Kuna - Orientation



Identification. The Kuna are one of Panama's three major groups of indigenous peoples. Most of the Kuna live in the comarca (district) of San Blas, or Kuna Yala, along Panama's northern coast. Literally "Kuna Yala" means Kuna Land. The comarca of San Blas is the legal name of the region, but the Congreso General Kuna has petitioned the Panamanian government to have the name of the region officially changed to Kuna Yala. "Cuna" and "Kuna" are Spanish designations; the ethnonyms "Tule" and "Tulemala" are in the Kuna language.

Location. The comarca of San Blas lies along the north-eastern coast of Panama. It is comprised of a long, narrow strip of mainland jungle extending 200 kilometers along the coast and 15 to 20 kilometers inland and an archipelago of 365 small islands. A single road links San Blas to the Pan-American Highway and to the rest of Panama. The road is only passable in a four-wheel drive vehicle and, as of 1985, had not been used for regular transport of people or agricultural produce. Because of road conditions, most travel in and out of the region is by plane or boat.
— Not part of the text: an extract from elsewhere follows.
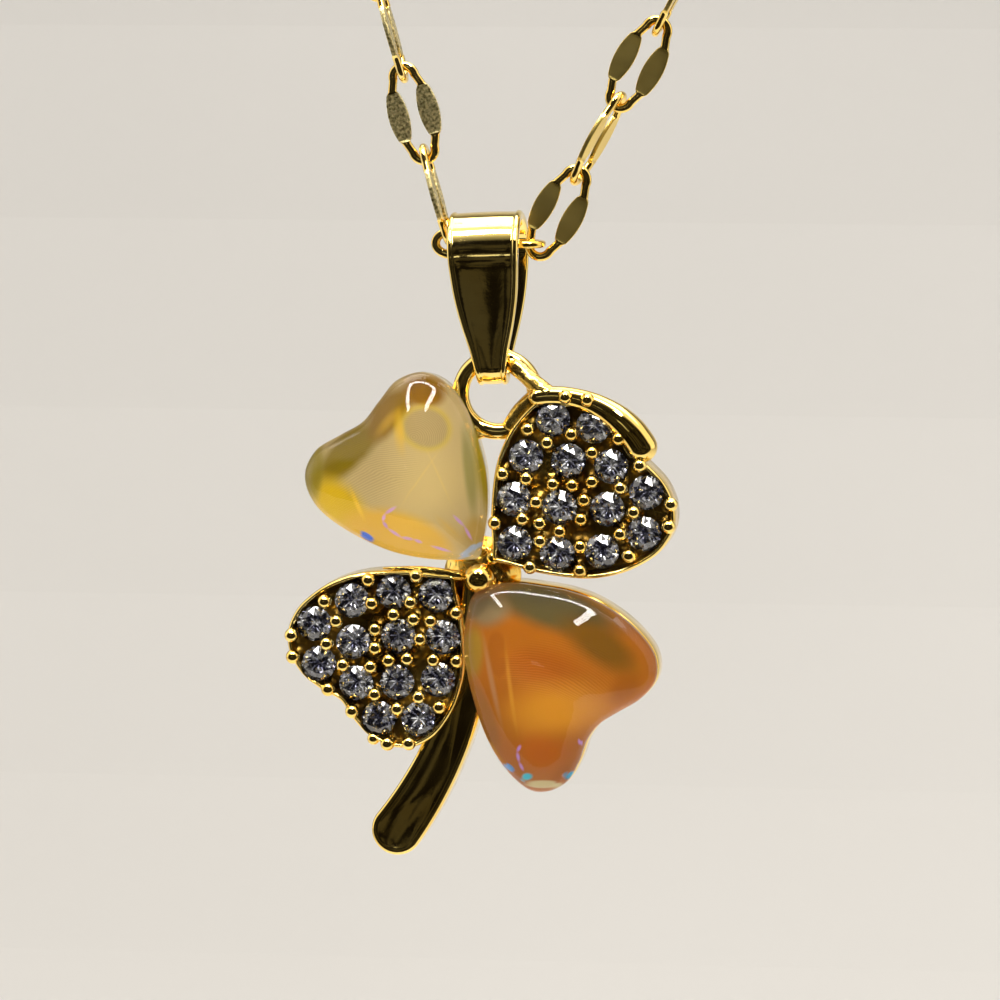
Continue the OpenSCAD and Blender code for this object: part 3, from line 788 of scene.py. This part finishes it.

Demography. According to the 1980 Panamanian national census, the total population of San Blas was 28,567. There are fifty-four communities ranging in size from 70 to over 2,000 inhabitants each. Forty-two of these communities are located on small islands, ten are situated on the mainland coast, and two are inland, on the riverbanks. All the inhabited islands are no farther than about 1.5 kilometers from the mainland coast and the mouth of a freshwater river. Proximity to the coast makes daily travel possible from the islands to the Kuna's agricultural field on the mainland. Freshwater mainland rivers provide an easily accessible source of water for drinking, bathing, and washing clothes.

In addition to the San Blas Kuna, or the Island Kuna, as they are called, there are Kuna who live outside the comarca. Approximately 10,000 Kuna live in Panama City and Colón, the two largest cities in Panama. Many of these individuals retain close ties with San Blas and consider the region their home. About ten other small villages, with a combined population of fewer than 2,000, are located in the Darién jungle.

Linguistic Affiliation. Kuna, or Tule Kaya, is the primary language spoken in San Blas. Many Kuna also speak Spanish, Panama's official language. A considerable number of Kuna speak some English, especially those who have traveled internationally on trade boats in the Canal Zone. A few individuals know other languages such as French, Russian, or Chocó (spoken by the Chocó Indians who inhabit the Darién).